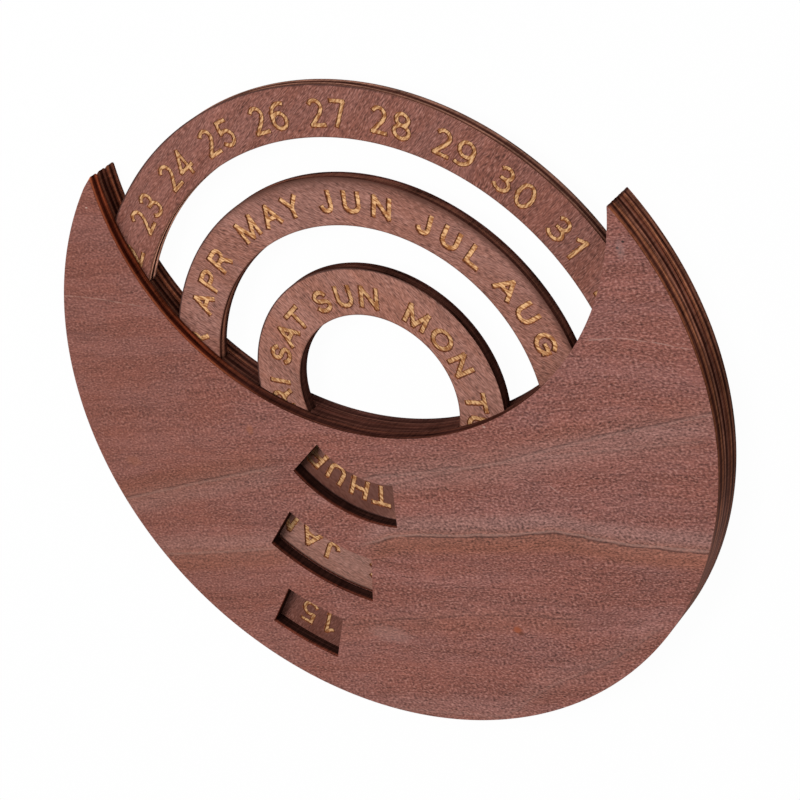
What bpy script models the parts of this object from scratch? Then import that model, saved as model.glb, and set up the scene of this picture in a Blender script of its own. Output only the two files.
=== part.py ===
"""A disc calendar of laser-cut plywood, lying on its back.

Three sheets are glued in a stack. The front and the back plate are crescents: discs with a round
bite out of one side. The middle sheet is cut into arcs, and the tracks that these leave free hold
three rings. Each ring is trapped between the plates and turns about the disc's centre. It sticks
out into the bite, where a finger turns it, and a window in the front plate shows one of its marks.

Lengths are in metres, and +Z is the way the face looks. The bite opens towards +Y.
"""

import math

import bmesh
import bpy
from mathutils import Vector

# The stack of sheets
sheet_thickness = 0.0028
glue_gap = 0.0003

# The rings and the arcs between them, from the centre outwards, as widths along a radius
ring_running_gap = 0.00035
weekday_ring_bore_radius = 0.0185
weekday_ring_width = 0.0102
inner_guide_width = 0.0085
month_ring_width = 0.0102
outer_guide_width = 0.0076
date_ring_width = 0.0109
outer_rim_width = 0.00735

# The bite: its floor lies this far below the rings' centre
bite_radius = 0.0589
bite_floor_drop = 0.0075

# The windows lie on one line from the centre, and the month's stands a little to the left of it.
# A lap is how much of its ring's edge a window leaves covered, and a gap is how far it opens beyond.
window_direction_deg = -115.0
weekday_window_lap = 0.0001
weekday_window_top_width = 0.0184
weekday_window_foot_width = 0.0256
month_window_bore_gap = 0.0001
month_window_rim_gap = 0.0004
month_window_top_width = 0.0206
month_window_foot_width = 0.0258
month_window_top_shift = 0.0010
month_window_foot_shift = 0.0006
date_window_bore_gap = 0.0003
date_window_rim_lap = 0.00055
date_window_top_width = 0.0139
date_window_foot_width = 0.0165

# Facets of a full circle, a multiple of four so that it reaches its radius on both axes
circle_facets = 144
sharp_edge_deg = 30.0
cap_weld_distance = 0.000002

# Sizes that follow from these
weekday_ring_radius = weekday_ring_bore_radius + weekday_ring_width
inner_guide_bore_radius = weekday_ring_radius + ring_running_gap
inner_guide_radius = inner_guide_bore_radius + inner_guide_width
month_ring_bore_radius = inner_guide_radius + ring_running_gap
month_ring_radius = month_ring_bore_radius + month_ring_width
outer_guide_bore_radius = month_ring_radius + ring_running_gap
outer_guide_radius = outer_guide_bore_radius + outer_guide_width
date_ring_bore_radius = outer_guide_radius + ring_running_gap
date_ring_radius = date_ring_bore_radius + date_ring_width
outer_rim_bore_radius = date_ring_radius + ring_running_gap
plate_radius = outer_rim_bore_radius + outer_rim_width
centre_spacer_radius = weekday_ring_bore_radius - ring_running_gap
bite_centre_rise = bite_radius - bite_floor_drop

back_sheet_z = 0.0
middle_sheet_z = back_sheet_z + sheet_thickness + glue_gap
front_sheet_z = middle_sheet_z + sheet_thickness + glue_gap

# The date ring reaches higher than the horns, so it and the plate's foot set the middle in Y
disc_centre_y = (plate_radius - date_ring_radius) / 2

face_veneer_colour = (0.250, 0.105, 0.085, 1.0)
back_veneer_colour = (0.233, 0.098, 0.079, 1.0)
ring_veneer_colour = (0.272, 0.122, 0.089, 1.0)
spacer_colour = (0.060, 0.025, 0.016, 1.0)
rim_colour = (0.085, 0.034, 0.024, 1.0)
veneer_roughness = 0.55
charred_roughness = 0.7


def polar(radius, angle):
    return Vector((radius * math.cos(angle), radius * math.sin(angle)))


def arc_angles(start, end):
    """Angles from start to end, with the circle's own facet corners in between."""
    step = math.tau / circle_facets
    low, high = min(start, end), max(start, end)
    first = math.floor(low / step) + 1
    last = math.ceil(high / step) - 1
    angles = [low] + [step * number for number in range(first, last + 1)] + [high]
    return angles if start < end else angles[::-1]


def arc(radius, start, end, centre=Vector((0.0, 0.0))):
    return [centre + polar(radius, angle) for angle in arc_angles(start, end)]


def circle(radius):
    step = math.tau / circle_facets
    return [polar(radius, step * number) for number in range(circle_facets)]


def bite_centre():
    return Vector((0.0, bite_centre_rise))


def bite_crossing(radius):
    """The angle at which a circle about the disc's centre meets the bite, on the right."""
    rise = (radius**2 + bite_centre_rise**2 - bite_radius**2) / (2 * bite_centre_rise)
    return math.asin(rise / radius)


def bite_angle(radius):
    """The same meeting point as an angle about the bite's own centre."""
    from_centre = polar(radius, bite_crossing(radius)) - bite_centre()
    return math.atan2(from_centre.y, from_centre.x)


def mirrored_angle(angle):
    """The angle of the same point on the other side of the Y axis, reached by way of -Y."""
    return -math.pi - angle


def crescent_outline(radius):
    """A disc less the bite: round by the foot from horn to horn, and back along the bite."""
    crossing = bite_crossing(radius)
    along_bite = bite_angle(radius)
    rim = arc(radius, crossing, mirrored_angle(crossing))
    bite = arc(bite_radius, mirrored_angle(along_bite), along_bite, bite_centre())
    return rim[:-1] + bite[:-1]


def band_outline(bore_radius, radius):
    """An arc of even width about the disc's centre, cut off at both ends by the bite."""
    outer = bite_crossing(radius)
    inner = bite_crossing(bore_radius)
    outer_bite = bite_angle(radius)
    inner_bite = bite_angle(bore_radius)
    rim = arc(radius, outer, mirrored_angle(outer))
    left_end = arc(bite_radius, mirrored_angle(outer_bite), mirrored_angle(inner_bite), bite_centre())
    bore = arc(bore_radius, mirrored_angle(inner), inner)
    right_end = arc(bite_radius, inner_bite, outer_bite, bite_centre())
    return rim[:-1] + left_end[:-1] + bore[:-1] + right_end[:-1]


def window_outline(bore_radius, radius, top_width, foot_width, top_shift=0.0, foot_shift=0.0):
    """A window with arcs at top and foot. Its straight sides stand closer together at the top.

    The two shifts move its top and its foot to the left.
    """
    direction = math.radians(window_direction_deg)
    top = math.asin(top_width / 2 / bore_radius)
    foot = math.asin(foot_width / 2 / radius)
    top_middle = direction - top_shift / bore_radius
    foot_middle = direction - foot_shift / radius
    far_side = arc(radius, foot_middle - foot, foot_middle + foot)
    near_side = arc(bore_radius, top_middle + top, top_middle - top)
    return far_side + near_side


def cut_sheet(name, outlines, bottom_z, material, centre):
    """One flat piece cut from a sheet. Any outline inside the first one is a hole."""
    outline = bpy.data.curves.new(name + "_outline", "CURVE")
    outline.dimensions = "2D"
    outline.fill_mode = "BOTH"
    outline.extrude = sheet_thickness / 2
    for points in outlines:
        spline = outline.splines.new("POLY")
        spline.points.add(len(points) - 1)
        for target, point in zip(spline.points, points):
            target.co = (point.x, point.y, 0.0, 1.0)
        spline.use_cyclic_u = True
    guide = bpy.data.objects.new(name + "_guide", outline)
    bpy.context.scene.collection.objects.link(guide)
    graph = bpy.context.evaluated_depsgraph_get()
    mesh = bpy.data.meshes.new_from_object(guide.evaluated_get(graph))
    bpy.data.objects.remove(guide)
    bpy.data.curves.remove(outline)
    close_caps(mesh)
    mesh.name = name
    mesh.shade_smooth()
    mesh.set_sharp_from_angle(angle=math.radians(sharp_edge_deg))
    mesh.materials.clear()
    mesh.materials.append(material)
    piece = bpy.data.objects.new(name, mesh)
    piece.parent = centre
    piece.location.z = bottom_z + sheet_thickness / 2
    return piece


def close_caps(mesh):
    """Joins the two flat faces, which come loose from a filled curve, to the cut edge."""
    joined = bmesh.new()
    joined.from_mesh(mesh)
    bmesh.ops.remove_doubles(joined, verts=joined.verts, dist=cap_weld_distance)
    bmesh.ops.recalc_face_normals(joined, faces=joined.faces)
    joined.to_mesh(mesh)
    joined.free()


def wood(name, colour, roughness):
    material = bpy.data.materials.new(name)
    material.use_nodes = True
    shader = material.node_tree.nodes["Principled BSDF"]
    shader.inputs["Base Color"].default_value = colour
    shader.inputs["Roughness"].default_value = roughness
    shader.inputs["Metallic"].default_value = 0.0
    material.diffuse_color = colour
    return material


def make_plates(centre):
    crescent = crescent_outline(plate_radius)
    windows = [
        window_outline(
            weekday_ring_bore_radius + weekday_window_lap,
            weekday_ring_radius - weekday_window_lap,
            weekday_window_top_width,
            weekday_window_foot_width,
        ),
        window_outline(
            month_ring_bore_radius - month_window_bore_gap,
            month_ring_radius + month_window_rim_gap,
            month_window_top_width,
            month_window_foot_width,
            month_window_top_shift,
            month_window_foot_shift,
        ),
        window_outline(
            date_ring_bore_radius - date_window_bore_gap,
            date_ring_radius - date_window_rim_lap,
            date_window_top_width,
            date_window_foot_width,
        ),
    ]
    face = wood("face_veneer", face_veneer_colour, veneer_roughness)
    back = wood("back_veneer", back_veneer_colour, veneer_roughness)
    return [
        cut_sheet("back_plate", [crescent], back_sheet_z, back, centre),
        cut_sheet("front_plate", [crescent] + windows, front_sheet_z, face, centre),
    ]


def make_middle_sheet(centre):
    """The arcs that stay fixed between the plates and leave the rings' tracks free."""
    pieces = [
        ("outer_rim", band_outline(outer_rim_bore_radius, plate_radius), rim_colour),
        ("outer_guide", band_outline(outer_guide_bore_radius, outer_guide_radius), spacer_colour),
        ("inner_guide", band_outline(inner_guide_bore_radius, inner_guide_radius), spacer_colour),
        ("centre_spacer", crescent_outline(centre_spacer_radius), spacer_colour),
    ]
    return [
        cut_sheet(name, [outline], middle_sheet_z, wood(name + "_edge", colour, charred_roughness), centre)
        for name, outline, colour in pieces
    ]


def make_rings(centre):
    """Each ring's origin lies on the axis that it turns about."""
    rings = [
        ("date_ring", date_ring_radius, date_ring_bore_radius),
        ("month_ring", month_ring_radius, month_ring_bore_radius),
        ("weekday_ring", weekday_ring_radius, weekday_ring_bore_radius),
    ]
    return [
        cut_sheet(
            name,
            [circle(radius), circle(bore_radius)],
            middle_sheet_z,
            wood(name + "_veneer", ring_veneer_colour, veneer_roughness),
            centre,
        )
        for name, radius, bore_radius in rings
    ]


def main():
    for leftover in list(bpy.data.objects):
        bpy.data.objects.remove(leftover)
    calendar = bpy.data.collections.new("disc_calendar")
    bpy.context.scene.collection.children.link(calendar)
    centre = bpy.data.objects.new("disc_centre", None)
    centre.location.y = disc_centre_y
    calendar.objects.link(centre)
    for piece in make_plates(centre) + make_middle_sheet(centre) + make_rings(centre):
        calendar.objects.link(piece)


main()
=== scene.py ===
# %% [markdown]
# # A disc calendar of laser-cut plywood
#
# The real thing is three sheets of thin plywood, glued in a stack. The outer two are crescents. The
# middle one is cut into arcs, and between these lie three rings that a finger can turn, marked with
# the days, the months and the weekdays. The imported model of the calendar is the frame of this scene:
# every piece made here takes the place of one of its nodes and rides on the same body.

# %% Load the frame
import math
import random

import bmesh
import bpy
from mathutils import Matrix, Vector, geometry


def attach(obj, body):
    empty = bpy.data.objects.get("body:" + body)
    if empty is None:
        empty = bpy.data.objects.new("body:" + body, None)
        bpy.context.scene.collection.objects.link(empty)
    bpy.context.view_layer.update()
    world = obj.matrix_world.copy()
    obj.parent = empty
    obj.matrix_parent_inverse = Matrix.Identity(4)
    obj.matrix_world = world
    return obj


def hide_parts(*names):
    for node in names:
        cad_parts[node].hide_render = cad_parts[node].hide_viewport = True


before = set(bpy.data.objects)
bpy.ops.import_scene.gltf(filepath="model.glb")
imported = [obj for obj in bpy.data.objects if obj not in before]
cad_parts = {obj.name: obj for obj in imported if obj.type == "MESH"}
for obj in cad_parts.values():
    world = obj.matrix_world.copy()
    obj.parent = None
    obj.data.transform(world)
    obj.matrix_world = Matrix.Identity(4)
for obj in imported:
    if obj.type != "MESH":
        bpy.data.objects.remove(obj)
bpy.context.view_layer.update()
mm = 0.001

# The disc in millimetres. Its centre lies a little above the middle of the box.
disc_rise = 3.85
disc_radius = 75.0
bite_radius = 58.9
bite_rise = 51.4
ring_radii = {"date": (67.3, 56.4), "month": (48.1, 37.9), "weekday": (28.7, 18.5)}
window_line_deg = -115.0
circle_steps = 288

# %% [markdown]
# ## The camera
#
# It stands where the photographer stood. The circles and their centres give its place, its roll and
# its focal length. A camera looks along its own -Z, so its matrix has three columns: the picture's
# right, the picture's up, and the way back towards the photographer.

# %% Place the camera
def into_scene(thing):
    bpy.context.scene.collection.objects.link(thing)
    return thing


camera_place = Vector((256.86, 221.76, 387.07)) * mm
looks_along = Vector((-0.49760, -0.43055, -0.75301)).normalized()
picture_up = Vector((-0.08731, 0.88857, -0.45036))
picture_right = looks_along.cross(picture_up).normalized()
picture_up = picture_right.cross(looks_along).normalized()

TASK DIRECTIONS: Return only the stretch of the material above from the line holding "calendar.objects.link(centre)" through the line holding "# every piece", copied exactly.

SOLUTION FOR THIS TASK:
    calendar.objects.link(centre)
    for piece in make_plates(centre) + make_middle_sheet(centre) + make_rings(centre):
        calendar.objects.link(piece)


main()
=== scene.py ===
# %% [markdown]
# # A disc calendar of laser-cut plywood
#
# The real thing is three sheets of thin plywood, glued in a stack. The outer two are crescents. The
# middle one is cut into arcs, and between these lie three rings that a finger can turn, marked with
# the days, the months and the weekdays. The imported model of the calendar is the frame of this scene:
# every piece made here takes the place of one of its nodes and rides on the same body.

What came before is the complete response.